The relation with definition 4.1 is that by construction $(f_0, a)$ has the same Galois type, or "is equivalent" in the language of definition 4.1, as $(f, a)$. This is simply witnessed by the identity on $N$ and the arrow $N_0 \to N$ (which I called $h$ before). So basically we want to find a representative of the same Galois type, but in a 'small' (i.e. $\lambda$-presentable) model.
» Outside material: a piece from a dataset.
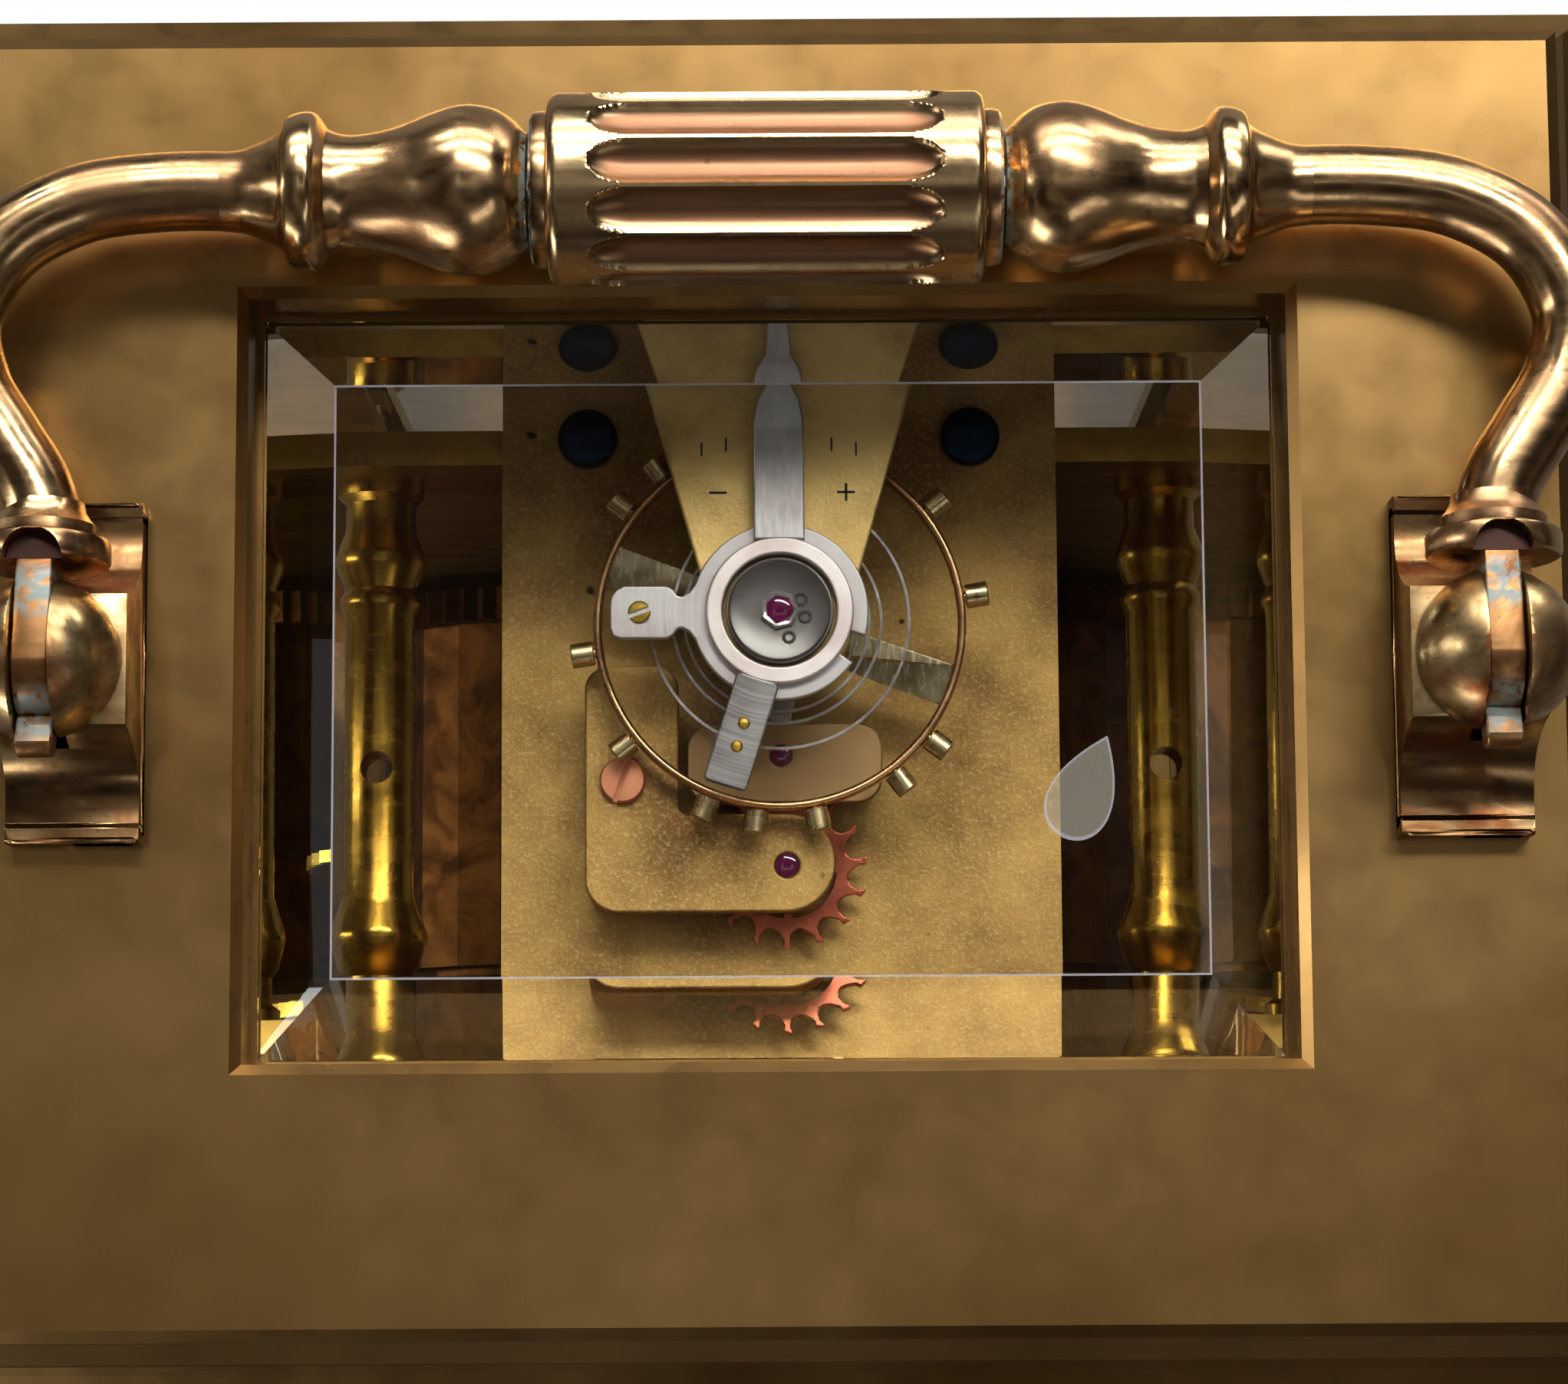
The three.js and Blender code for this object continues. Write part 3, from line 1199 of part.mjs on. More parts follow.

Then we can use that to prove that $K$ is indeed $\lambda$-Galois saturated (as in definition 6.1). Namely, since $N_0$ is small enough we can embed it entirely in $K$, while respecting the way $M$ is embedded in it already (this is what it means to be $\lambda$-saturated in this context, which $K$ is). That is, we already had $g: M \to K$ and now we get $g_0: N_0 \to K$ such that $g = g_0 f_0$, i.e. embedding $M$ directly in $K$ or via $N_0$ is the same. Finally, composing the pair $(f_0, a)$ with $g_0$ yields $(g_0 f_0, U(g_0)(a))$ and these pairs are equivalent (this is a general fact for these Galois types, follows directly from the definition). So by construction $(f, a)$ and $(f_0, a)$ are equivalent and $(f_0, a)$ and $(g, U(g_0)(a)) = (g_0 f_0, U(g_0)(a))$ are equivalent. This 'equivalent' really is an equivalence relation because we assume amalgamation (assumption 4.2) implies transitivity for this relation (reflexivity and symmetry are trivial), again a nice exercise. So in the language of definition 6.1 $(f, a)$ is realised in $K$, which is what had to be proved.